Arattai and the Rise of India’s Tech Startups: A New Season for Innovation

Swetha Shri
Read: 4 mins

Oct 08, 2025

Banner featuring the Arattai logo with the tagline ‘A new chapter in Indian Tech.’ Below the text is a flowing ribbon in the colors of the Indian flag—saffron, white, and green. On the right side, a speech icon and silhouette represent communication and innovation.

Introduction: A New Dawn in Indian Tech

In recent months, an Indian-made messaging app called Arattai has captured national attention.
For a country long dominated by global tech platforms, this surge is more than a headline — it marks a shift in how India imagines its own digital future.

Arattai, which means “chat” in Tamil, is a homegrown alternative to WhatsApp built by Zoho Corporation, a global software company with deep Indian roots.
Beyond being an app, Arattai symbolizes something larger — India’s growing confidence in building technology that serves its own people, in its own languages, and on its own terms.

The Story of Arattai: From Quiet Beginnings to National Spotlight

Arattai was quietly developed by Zoho’s engineering team as an internal communication tool.
But in 2021, as conversations about privacy and digital sovereignty grew louder, Zoho decided to make it public.
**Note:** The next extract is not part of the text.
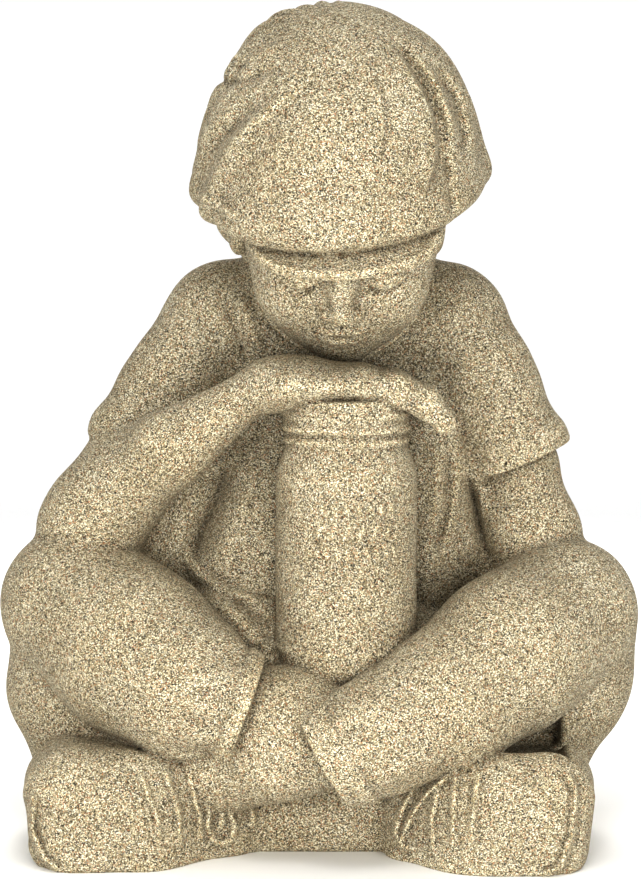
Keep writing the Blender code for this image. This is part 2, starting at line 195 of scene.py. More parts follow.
def segment(p, a, b):
    """Distance from each point to the line from a to b, and how far along it lies, from 0 to 1."""
    a, b = np.float32(a), np.float32(b)
    along = b - a
    t = np.clip(((p - a) @ along) / max(float(along @ along), 1e-12), 0, 1)
    return np.linalg.norm(p - a - t[:, None] * along, axis=1), t


def join(a, b, soft=0.0):
    """The union of two fields, with a fillet of about that radius."""
    if soft <= 0:
        return np.minimum(a, b)
    near = np.maximum(soft - np.abs(a - b), 0) / soft
    return np.minimum(a, b) - near * near * soft * 0.25


def carve(a, b, soft=0.0):
    """What is left of a after b is taken away."""
    return -join(-a, b, soft)


def meet(a, b, soft=0.0):
    return -join(-a, -b, soft)


def limb(p, stations, soft=0.02, squash=None):
    """A limb through (x, y, z, radius) stations. squash=(axis, stretch) widens it along that axis."""
    rows = np.array(stations, np.float32)
    if squash is not None:
        axis = np.float32(squash[0])
        scale = 1 / squash[1]
        p = p - ((p @ axis) * (1 - scale))[:, None] * axis
        rows[:, :3] -= ((rows[:, :3] @ axis) * (1 - scale))[:, None] * axis
    found = None
    for a, b in zip(rows[:-1], rows[1:]):
        d, t = segment(p, a[:3], b[:3])
        d = d - (a[3] + (b[3] - a[3]) * t * t * (3 - 2 * t))
        found = d if found is None else join(found, d, soft)
    return found


def bump(distance, width):
    return np.exp(-((distance / width) ** 2))


def smoothstep(v, low, high):
    t = np.clip((v - low) / (high - low), 0, 1)
    return t * t * (3 - 2 * t)


def head_axes():
    """Rows: right, forward out of the face, up to the crown."""
    t = math.radians(HEAD_TILT)
    return np.float32([[1, 0, 0], [0, -math.cos(t), -math.sin(t)], [0, -math.sin(t), math.cos(t)]])


def mirrored(q):
    m = q.copy()
    m[:, 0] = np.abs(m[:, 0])
    return m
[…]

The app combines familiar features — text, voice notes, file sharing, and video calls — but is optimized for slower networks and older smartphones.
Its promise is simple: a secure, fast, and privacy-respecting chat experience built entirely in India.

Within weeks of its release, Arattai climbed to the top of India’s app charts, reaching the #1 spot on the App Store’s Social Networking category.
Its popularity revealed something powerful — that Indians are ready to trust and embrace local technology when it reflects their values.

The Vision Behind Zoho: Sridhar Vembu’s Journey

At the heart of Arattai’s story is Sridhar Vembu, the visionary founder of Zoho Corporation.
Born in Tamil Nadu, educated at IIT Madras and Princeton University, Vembu returned to India with a belief that world-class technology could and should be built from small towns — not just from Silicon Valley.

He chose to base Zoho’s operations partly in Tenkasi, a rural district in Tamil Nadu, creating a model where software engineers live and work close to their communities.
His approach redefines success — not by valuation alone, but by empowerment, decentralization, and local opportunity.

We’ll explore Sridhar Vembu’s inspiring journey and philosophy in a more detailed upcoming blog, where we look at how rural innovation and global technology can thrive together.

India’s Startup Momentum: The Season for Growth

The rise of Arattai fits into a larger picture — India’s tech ecosystem is thriving.
From small-town innovators to deep-tech ventures, startups are reimagining what “Made in India” truly means.

  • Localized solutions: Platforms now solve real Indian problems — multilingual education, affordable healthcare, farm productivity, and financial inclusion.
  • Investor confidence: Global and Indian investors are fueling startups that combine profit with purpose.
  • Youth participation: A generation of skilled students and entrepreneurs is ready to build not copies of global products, but technologies that suit India’s scale and diversity.

The message is clear: India’s time as a producer of technology, not just a consumer, has arrived.

Why Arattai Matters as Technology for Good

Arattai is not simply an app — it’s a statement about what technology can be when designed with empathy and intention:

  • Privacy-first: No data selling or intrusive ads.
  • Accessible: Works on low-end devices and weak networks.
  • Inclusive: Supports Indian languages and cultural nuances.
  • Self-reliant: Built completely in India, reducing dependency on foreign data systems.

For students and young technologists, it’s proof that ethical, people-first innovation can be both practical and successful.

How Students Can Participate in India’s Tech Movement

  • Learn the fundamentals: Coding, design thinking, and UI/UX are essential — but so are ethics and user empathy.
  • Start small: Build mini-projects addressing everyday local challenges.
  • Collaborate: Form tech clubs or maker teams that share open-source solutions.
  • Think inclusively: Consider bandwidth limits, device diversity, and linguistic accessibility.
  • Document and share: Publish your learning — blogs, code, tutorials — to inspire others

Reflection Questions for Students

  1. What kind of app would you build to solve a challenge in your town or campus?
  2. How can startups blend profit and purpose without compromising ethics?
  3. What can we learn from innovators like Sridhar Vembu, who build globally yet stay rooted locally?

Conclusion: The New Chapter in Indian Innovation

Arattai’s success shows that India’s digital future will be written not only in big cities, but also in small towns, colleges, and community labs — where passion meets purpose.

This is the season for young innovators to rise — not to imitate, but to create; not to follow, but to lead.

The question remains: What will you build next, and for whom?